In the library I always put my Shoe Tree, which started when the Metropolitan Museum in New York first started selling ornaments based on shoes in their collections.  

This became a kind of mania and now I can't afford to buy the newest ones from the Museum, but I've added lots of cunning real (baby-sized) shoes, and people keep giving me more.  My favorites on this tree are the Chinese baby shoes that look like cats and the fur-lined baby moccasins and the tiny Adidas sneakers.
On the porch I've put the  Kitchen Tree, or Cookie & Candy Tree.  This was inspired by some friends who live in a tiny apartment and decorate their tree only with cookies and candy and pretzels and candy canes.  Then, when Christmas is over, they put it all outside for the birds and other New York fauna to enjoy.
As you can see, I've cheated quite a bit--adding ornaments that look like kitchen utensils and non-edible gingerbread men and peppermints.  An authentic Kitchen Tree should have chains of real popcorn and cranberries (which we did back when I had children small enough to enjoy stringing them.)

Last year  Trader Joe's sold little gingerbread men with holes already punched in their heads so I could string them on the tree, but this year the gingerbread men are frosted but the holes are missing, so I just  stabbed them with the wire hooks and it worked fine (and any that broke, I ate, of course. They taste better frosted.)

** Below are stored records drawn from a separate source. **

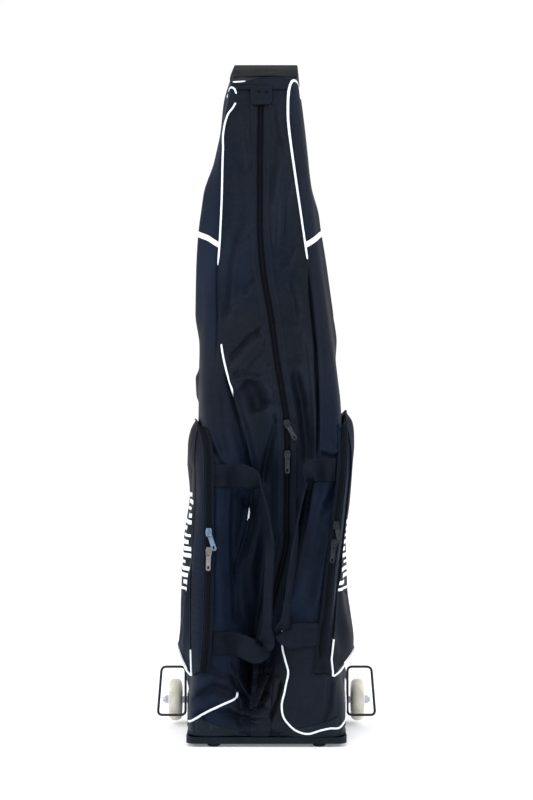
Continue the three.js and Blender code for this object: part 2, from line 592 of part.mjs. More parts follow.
// ---- handles: two webbing loops over the zip, and a flat grab strap on the top end ----
const upright = V(0, 0, 1);
const sewn = (x, z) => frontPoint(x, z, "shoulderLeft", "shoulderRight").add(V(0, -6, 0));
const HANDLE_FRAMES = {
  left: [
    [sewn(-59, 460), upright, 40, 2.4], [V(-42, -84, 460), upright, 40, 2.4],
    [V(-11, -97, 447), V(-0.45, -0.35, 0.8), 38, 2.4], [V(2, -106, 414), V(-0.3, -0.9, 0.3), 30, 3],
    [V(6, -112, 372), V(0.1, -1, 0), 24, 5], [V(5, -118, 330), V(0.75, -0.66, 0), 22, 6],
    [V(3, -121, 265), V(0.77, -0.64, 0), 22, 6], [V(1, -121, 205), V(0.77, -0.64, 0), 22, 6],
    [V(-1, -119, 178), V(0.7, -0.3, 0.6), 32, 3], [V(-16, -115, 162), V(0.28, 0, 0.96), 40, 2.4],
    [V(-40, -101, 169), V(0.15, 0, 0.98), 40, 2.4], [sewn(-59, 173), upright, 40, 2.4],
  ],
  right: [
    [sewn(89, 470), upright, 40, 2.4], [V(76, -86, 468), V(0.05, -0.05, 1), 40, 2.4],
    [V(61, -94, 444), V(0.5, -0.4, 0.75), 36, 2.4], [V(55, -102, 402), V(0.2, -0.95, 0.1), 28, 3],
    [V(50, -110, 352), V(-0.3, -0.95, 0), 24, 5], [V(43, -116, 300), V(-0.5, -0.86, 0), 22, 6],
    [V(36, -119, 250), V(-0.5, -0.86, 0), 22, 6], [V(32, -120, 218), V(-0.5, -0.8, 0.3), 26, 4],
    [V(29, -119, 198), V(-0.2, -0.1, 0.95), 36, 3], [V(40, -114, 189), upright, 42, 2.4],
    [sewn(62, 189), upright, 42, 2.4],
  ],
};
function makeHandles() {
  for (const side of ["left", "right"]) add(`handle_${side}`, ribbon(HANDLE_FRAMES[side], 36), webbing);
  const normal = V(0, -TOP.slope, 1).normalize();
  const middle = V(-1, TOP.y + 36, TOP.z + 36 * TOP.slope);
  const rise = [6, 8, 11, 12, 11, 8, 6];
  const frames = rise.map((height, n) => {
    const x = THREE.MathUtils.lerp(-54, 51, n / (rise.length - 1));
    return [middle.clone().add(V(x, 0, 0)).addScaledVector(normal, height), V(0, 1, TOP.slope), 38, 2.4];
  });
  add("grab_handle", ribbon(frames, 16), webbing);
}

// A reflective band across the front part of each side panel, high up, falling towards the piping.
const BAND = { outerZ: 888, innerZ: 862, width: 10, low: 1, high: 1.9 };

function makeBand(side, outer, inner) {
  const rows = [-0.5, 0.5].map((k) => {
    const row = [];
    for (let n = 0; n <= 8; n++) {
      const z = THREE.MathUtils.lerp(BAND.outerZ, BAND.innerZ, n / 8) + k * BAND.width;
      row.push(shellPoint(THREE.MathUtils.lerp(outer, inner, n / 8), z));
    }
    return row;
  });
  const faces = [BAND.high, BAND.low].map((height) => offsetRows(rows, height, towardsOutside));
  add(`reflective_band_${side}`, sheet(...faces), white);
}

// The tab that covers the upper end of the main zip, sewn along its top edge.
const TAB = { top: 1148, length: 34, halfWidth: 18, x: -8, stand: 4.5 };

function makeZipTab() {
  const shape = new THREE.Shape();
  const { halfWidth: w, length } = TAB;
  shape.moveTo(-w, 0).lineTo(-w, -length + 8).absarc(-w + 8, -length + 8, 8, Math.PI, 1.5 * Math.PI);
  shape.lineTo(w - 8, -length).absarc(w - 8, -length + 8, 8, 1.5 * Math.PI, 2 * Math.PI).lineTo(w, 0);
  const tab = add("zip_tab", extrude(shape, CLOTH, 3).rotateX(Math.PI / 2), black);
  const at = mainZip.at(TAB.top);
  tab.position.set(TAB.x, at.y - TAB.stand, TAB.top);
  tab.rotation.x = -Math.atan((mainZip.at(TAB.top).y - mainZip.at(1100).y) / (TAB.top - 1100));
}

// ---- wheels, axles, brackets and guard hoops ----
function hexPrism(acrossFlats, x0, x1) {
  return cylinder(acrossFlats / Math.sqrt(3), x0, x1, 6);
}

function makeWheel(side, sign) {
  const wheel = new THREE.Group();
  wheel.position.set(sign * WHEEL.x, WHEEL.y, WHEEL.z);
  bag.add(wheel);
  const half = WHEEL.width / 2;
  const tread = [];
  for (let n = 0; n <= 8; n++) {
    const a = (n / 8 - 0.5) * Math.PI;
    tread.push([half * Math.sin(a), 27 + (WHEEL.radius - 27) * Math.pow(Math.cos(a) + 1e-9, 0.75)]);
  }
  const inner = WHEEL.hubRadius + GAP;
  const tyre = [[-half + 1, inner], ...tread, [half - 1, inner], [-half + 1, inner]];
  add(`tyre_${side}`, turned(tyre), urethane, wheel);
  const hub = WHEEL.hubWidth / 2;
  const seat = BEARING.radius + 0.15;
  const rib = hub - BEARING.width - 0.4;
  const hubProfile = [[-hub, seat], [-hub, WHEEL.hubRadius], [hub, WHEEL.hubRadius], [hub, seat], [rib, seat],
    [rib, 9], [-rib, 9], [-rib, seat], [-hub, seat]];
  add(`hub_${side}`, turned(hubProfile), hubRed, wheel);
  for (const [place, s] of [["inner", -sign], ["outer", sign]]) {
    const x0 = s * (rib + 0.2);
    const x1 = s * (rib + 0.2 + BEARING.width);
    const ring = [[x0, BEARING.bore], [x0, BEARING.radius], [x1, BEARING.radius], [x1, BEARING.bore],
      [x0, BEARING.bore]];
    add(`bearing_${place}_${side}`, turned(ring, 24), zinc, wheel);
  }
}

function makeAxle(side, sign) {
  const axle = new THREE.Group();
  axle.position.set(0, WHEEL.y, WHEEL.z);
  axle.scale.x = sign;
  bag.add(axle);
  const head = toSolid(hexPrism(AXLE.acrossFlats, BRACKET.inner - AXLE.headLength - GAP, BRACKET.inner - GAP));
  const shank = toSolid(cylinder(AXLE.radius, BRACKET.inner - 2, AXLE.shankEnd, 24));
  add(`axle_bolt_${side}`, toGeometry(head.add(shank)), zinc, axle);
  const outerFace = WHEEL.x + WHEEL.hubWidth / 2;
  const innerFace = WHEEL.x - WHEEL.hubWidth / 2;
  const ring = (x0, x1, r0, r1) => turned([[x0, r0], [x0, r1], [x1, r1], [x1, r0], [x0, r0]], 24);
  add(`spacer_${side}`, ring(BRACKET.inner + BRACKET.thickness + GAP, innerFace - GAP, 4.15, 6.5), zinc, axle);
  add(`washer_${side}`, ring(outerFace + GAP, outerFace + GAP + 1.6, 4.15, 8), zinc, axle);
  const nutFace = outerFace + 2 * GAP + 1.6;
  const dome = turned([[nutFace + 6, 0], [nutFace + 6, 5.6], [nutFace + 9, 5], [nutFace + 11, 3.2], [nutFace + 12, 0]], 20);
  const bore = toSolid(cylinder(AXLE.radius + 0.15, nutFace - 1, AXLE.shankEnd + 1, 24));
  const nut = toSolid(hexPrism(AXLE.acrossFlats, nutFace, nutFace + 6.5)).add(toSolid(dome)).subtract(bore);
  add(`axle_nut_${side}`, toGeometry(nut), zinc, axle);
}

function makeBracket(side, sign) {
  const { inner, thickness, front, back, bottom, top, flange } = BRACKET;
  const under = TRAY.bottom - GAP;
  const profile = new THREE.Shape();
  profile.moveTo(inner - flange, bottom).lineTo(inner + thickness, bottom).lineTo(inner + thickness, top);
  profile.lineTo(inner, top).lineTo(inner, under).lineTo(inner - flange, under).closePath();
  const angle = extrude(profile, back - front).rotateX(Math.PI / 2).translate(0, back, 0);
  const hole = cylinder(AXLE.radius + 0.25, inner - 5, inner + 10, 24).translate(0, WHEEL.y, WHEEL.z);
  const rearCut = new THREE.BoxGeometry(flange, 40, 6).translate(inner - flange / 2 - 0.1, TRAY.back + 20, 4);
  const footCut = new THREE.BoxGeometry(10, 60, 6).translate(inner - flange - 4, FOOT.rearY, 4);
  const solid = toSolid(angle).subtract(toSolid(hole)).subtract(toSolid(rearCut)).subtract(toSolid(footCut));
  const mesh = add(`axle_bracket_${side}`, toGeometry(solid), paintedSteel);
  mesh.scale.x = sign;
}

function makeHoop(side, sign) {
  const { y, rod, inner, outerTop, outerBottom, bottom, top, bend } = HOOP;
  const corners = [V(inner, y, bottom), V(outerBottom, y, bottom), V(outerTop, y, top), V(inner, y, top)];
  const path = new THREE.CurvePath();
  const ends = corners.map((corner, n) => {
    const towards = (other) => corner.clone().add(other.clone().sub(corner).setLength(bend));
    return [towards(corners[(n + 3) % 4]), corner, towards(corners[(n + 1) % 4])];
  });
  ends.forEach(([from, corner, to], n) => {
    path.add(new THREE.QuadraticBezierCurve3(from, corner, to));
    path.add(new THREE.LineCurve3(to, ends[(n + 1) % 4][0]));
  });
  const centres = [];
  for (const curve of path.curves) {
    const steps = curve.isLineCurve3 ? 1 : 4;
    for (let n = 0; n < steps; n++) centres.push(curve.getPoint(n / steps));
  }
  const sides = 8;
  const rings = centres.map((centre, n) => {
    const ahead = centres[(n + 1) % centres.length].clone().sub(centres[(n + centres.length - 1) % centres.length]);
    const flat = V(0, 1, 0).cross(ahead).normalize();
    return Array.from({ length: sides }, (_, k) => {
      const a = (k / sides) * 2 * Math.PI;
      return centre.clone().addScaledVector(flat, rod * Math.cos(a)).add(V(0, rod * Math.sin(a), 0));
    });
  });
  const index = [];
  rings.forEach((_, r) => {
    const next = ((r + 1) % rings.length) * sides;
    for (let k = 0; k < sides; k++) {
      const l = (k + 1) % sides;
      index.push(r * sides + k, r * sides + l, next + l, r * sides + k, next + l, next + k);
    }
  });
  const geometry = new THREE.BufferGeometry();
  const positions = rings.flat().flatMap((p) => [p.x, p.y, p.z]);
  geometry.setAttribute("position", new THREE.Float32BufferAttribute(positions, 3));
  geometry.setIndex(index);
  const mesh = add(`guard_hoop_${side}`, toSolid(geometry).volume() < 0 ? flipped(geometry) : geometry, paintedSteel);
  mesh.scale.x = sign;
}

makeBase();
makeBack();
makeShell();
makeTopEnd();
makeMainZip();
makeSliders();
for (const side of ["left", "right"]) makePocket(side);
makePiping("left", "pipingLeft", [
  [-131, 38, "sideLeft", "shoulderLeft"], [-112, 52, "shoulderLeft", "pipingLeft"],
  [-90, 62, "shoulderLeft", "pipingLeft"], [-66, 76, "shoulderLeft", "pipingLeft"],
]);
makePiping("right", "pipingRight", [
  [131, 36, "shoulderRight", "sideRight"], [116, 31, "pipingRight", "shoulderRight"],
  [90, 30, "pipingRight", "shoulderRight"], [68, 27, "pipingRight", "shoulderRight"],
  [50, 32, "pipingRight", "shoulderRight"], [36, 48, "pipingRight", "shoulderRight"],
]);
makeHandles();
makeBand("left", SEAM_NAMES.indexOf("sideLeft"), SEAM_NAMES.indexOf("pipingLeft") - 0.15);
makeBand("right", SEAM_NAMES.indexOf("sideRight"), SEAM_NAMES.indexOf("pipingRight") + 0.15);
makeZipTab();
for (const [side, sign] of [["left", -1], ["right", 1]]) {
  makeWheel(side, sign);
  makeAxle(side, sign);
  makeBracket(side, sign);
  makeHoop(side, sign);
}

export default bag;
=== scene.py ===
"""Looks for the wheeled fencing bag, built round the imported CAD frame.

Lengths below are in millimetres, but a comment
says so where they are in metres."""
import math

import bpy
import numpy as np
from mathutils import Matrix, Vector

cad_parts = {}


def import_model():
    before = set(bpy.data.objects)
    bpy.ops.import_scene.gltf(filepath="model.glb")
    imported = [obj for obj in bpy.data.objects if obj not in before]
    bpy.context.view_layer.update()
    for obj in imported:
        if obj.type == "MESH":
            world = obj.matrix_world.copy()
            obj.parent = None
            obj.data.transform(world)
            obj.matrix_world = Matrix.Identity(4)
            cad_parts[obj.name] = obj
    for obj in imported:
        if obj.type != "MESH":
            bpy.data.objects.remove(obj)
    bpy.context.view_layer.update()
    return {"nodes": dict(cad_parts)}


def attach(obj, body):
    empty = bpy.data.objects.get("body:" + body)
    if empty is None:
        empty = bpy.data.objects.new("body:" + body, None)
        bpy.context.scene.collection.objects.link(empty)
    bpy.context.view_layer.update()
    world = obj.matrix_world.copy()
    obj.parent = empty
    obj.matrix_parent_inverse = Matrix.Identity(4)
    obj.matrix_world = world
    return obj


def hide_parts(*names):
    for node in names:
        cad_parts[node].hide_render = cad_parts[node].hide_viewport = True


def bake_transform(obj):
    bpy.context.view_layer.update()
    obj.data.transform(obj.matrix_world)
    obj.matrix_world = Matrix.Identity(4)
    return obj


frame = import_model()
MM = 0.001
CENTRE_Y = -9.0  # the CAD's shift of the bag onto the middle of its box
SHELL_BOTTOM = 18.3
TOP_Z, TOP_Y, TOP_SLOPE, TAPER_FROM = 1152.0, 28.0, 45 / 74, 1100.0
ROOT = "bag"

# ---------------------------------------------------------------- meshes


def world(points):
    """Bag millimetres to frame metres."""
    return (np.asarray(points, float) + (0, CENTRE_Y, 0)) * MM


def mesh_piece(name, points, faces, mat, body=ROOT, slot=None, uv=None, smooth=True):
    mesh = bpy.data.meshes.new(name)
    mesh.from_pydata(world(points).tolist(), [], faces)
    mesh.validate()
    if smooth:
        mesh.shade_smooth()
    if uv is not None:
        layer = mesh.uv_layers.new(name="flat")
        loops = np.empty(len(mesh.loops), dtype=np.int32)
        mesh.loops.foreach_get("vertex_index", loops)
        layer.data.foreach_set("uv", np.asarray(uv, np.float32)[loops].ravel())
    piece = bpy.data.objects.new(name, mesh)
    bpy.context.scene.collection.objects.link(piece)
    mesh.materials.append(mat)
    if body:
        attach(piece, body)
    return piece


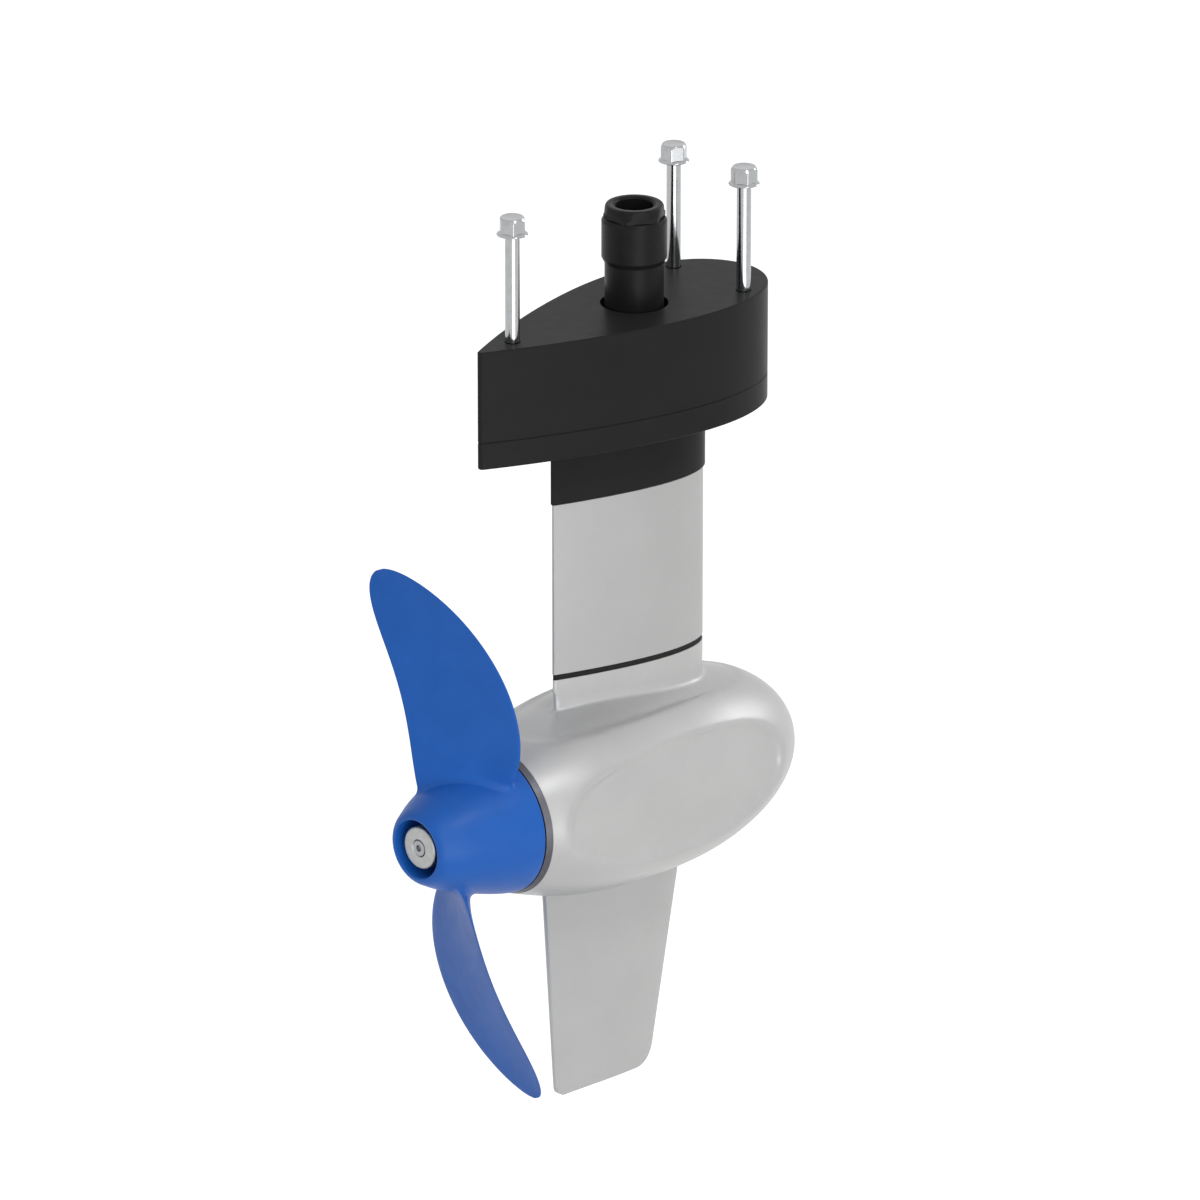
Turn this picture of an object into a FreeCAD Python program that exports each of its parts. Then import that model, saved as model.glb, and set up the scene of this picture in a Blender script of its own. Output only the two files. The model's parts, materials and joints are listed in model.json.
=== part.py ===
import FreeCAD, Part
import math
import os

os.makedirs("parts", exist_ok=True)

# Fixed pod drive for a hull: a foil-shaped block and flange, a hollow column, a cast pod with a
# direct-drive motor, a skeg fin and a two-blade propeller.
# Millimetres. Origin: middle of the cable hole in the hull face. +X ahead, +Y port, +Z up.

# Hull block and base flange, seen from above as one foil
block_nose_x = 89.0
block_chord = 205.3
block_thickness = 85.0
block_fullness = -0.09
block_height = 52.2
block_wall = 7.0
block_deck = 9.0
block_edge_round = 0.8
seam_bevel = 0.5
rib_width = 4.0
cross_rib_count = 4
plate_height = 15.2
collar_height = 35.0
collar_proud = 1.0
collar_chamfer = 0.8

# Hull bolts, M8 with a flanged hexagon head
bolt_fore_x = 57.0
bolt_fore_spacing = 54.6
bolt_aft_x = -92.0
bolt_radius = 4.0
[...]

That's four trees so far and counting--I still haven't started decorating the tree in my studio that holds my stash of ornaments from Mexico and India, but that will come soon, and I haven't  shown you my Santa Claus collection and the miniature town in the bay window in the kitchen and the many creches we have from around the world....But let's face it, I have to get back to those Christmas cards.